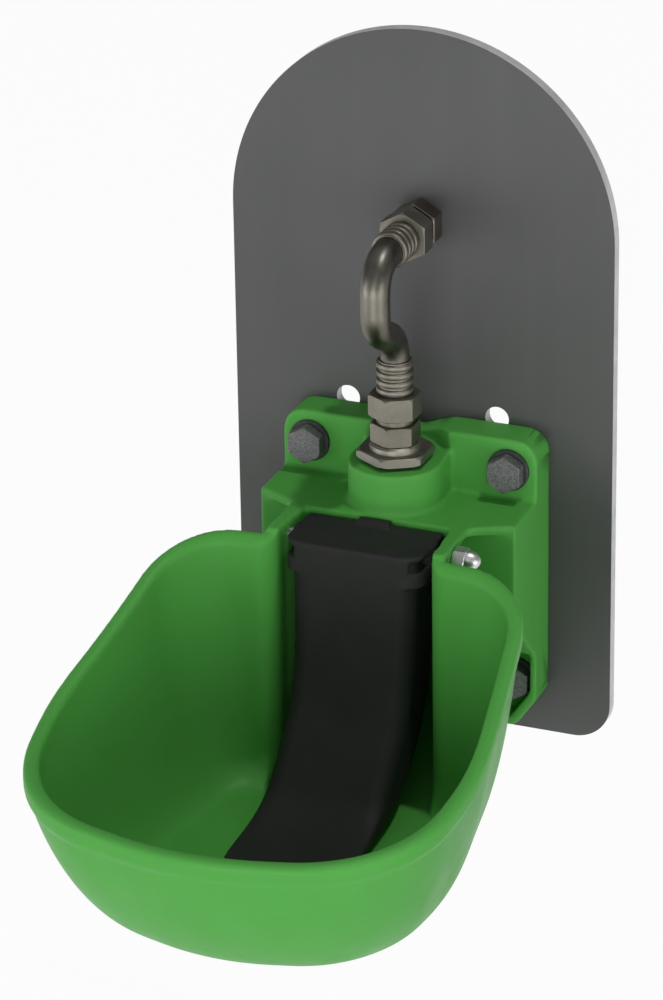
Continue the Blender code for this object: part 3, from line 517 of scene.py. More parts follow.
class Finish:
    """Material whose nodes are added step by step."""

    def __init__(self, name):
        self.mat = bpy.data.materials.new(name)
        self.mat.use_nodes = True
        self.tree = self.mat.node_tree
        self.shader = self.tree.nodes["Principled BSDF"]
        self.place = self.tree.nodes.new("ShaderNodeTexCoord").outputs["Object"]
        self.surface = None

    def link(self, out, socket):
        self.tree.links.new(out, socket)

    def fixed(self, **values):
        set_inputs(self.shader, {key.replace("_", " "): value for key, value in values.items()})

    def noise(self, scale, detail, rough=0.55, stretch=None):
        place = self.place
        if stretch:
            mapping = self.tree.nodes.new("ShaderNodeMapping")
            set_inputs(mapping, {"Scale": stretch})
            self.link(self.place, mapping.inputs["Vector"])
            place = mapping.outputs["Vector"]
        node = self.tree.nodes.new("ShaderNodeTexNoise")
        set_inputs(node, {"Scale": scale, "Detail": detail, "Roughness": rough})
        self.link(place, node.inputs["Vector"])
        return node.outputs["Fac"]

    def voronoi(self, scale):
        node = self.tree.nodes.new("ShaderNodeTexVoronoi")
        set_inputs(node, {"Scale": scale})
        self.link(self.place, node.inputs["Vector"])
        return node.outputs["Distance"]

    def ramp(self, value, stops):
        """Colours between two stops, each a place and a colour or a grey."""
        node = self.tree.nodes.new("ShaderNodeValToRGB")
        for mark, (where, colour) in zip(node.color_ramp.elements, stops):
            mark.position = where
            tint = colour if isinstance(colour, tuple) else (colour, colour, colour)
            mark.color = (*tint, 1.0)
        self.link(value, node.inputs["Fac"])
        return node.outputs["Color"]

    def facing_wall(self):
        """How squarely a face looks along Y, from 0 to 1."""
        place = self.tree.nodes.new("ShaderNodeTexCoord")
        parts = self.tree.nodes.new("ShaderNodeSeparateXYZ")
        size = self.tree.nodes.new("ShaderNodeMath")
        size.operation = "ABSOLUTE"
        self.link(place.outputs["Normal"], parts.inputs["Vector"])
        self.link(parts.outputs["Y"], size.inputs[0])
        return size.outputs[0]

    def spread(self, value, low, high, floor=0.3, ceiling=0.7):
        node = self.tree.nodes.new("ShaderNodeMapRange")
        set_inputs(node, {"From Min": floor, "From Max": ceiling, "To Min": low, "To Max": high})
        self.link(value, node.inputs["Value"])
        return node.outputs["Result"]

    def mix(self, share, first, second):
        node = self.tree.nodes.new("ShaderNodeMix")
        node.data_type = "RGBA"
        if isinstance(share, float):
            set_inputs(node, {"Factor": share})
        else:
            self.link(share, node.inputs["Factor"])
        self.link(first, node.inputs["A"])
        self.link(second, node.inputs["B"])
        return next(s for s in node.outputs if s.type == "RGBA")

    def colour(self, out):
        self.link(out, self.shader.inputs["Base Color"])

    def roughness(self, out):
        self.link(out, self.shader.inputs["Roughness"])

    def bump(self, height, strength, distance):
        node = self.tree.nodes.new("ShaderNodeBump")
        set_inputs(node, {"Strength": strength, "Distance": distance})
        self.link(height, node.inputs["Height"])
        if self.surface is not None:
            self.link(self.surface, node.inputs["Normal"])
        self.surface = node.outputs["Normal"]
        self.link(self.surface, self.shader.inputs["Normal"])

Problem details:
Count the lines that hold the string "parts", and reply with that number alone.

Solution to this task:
4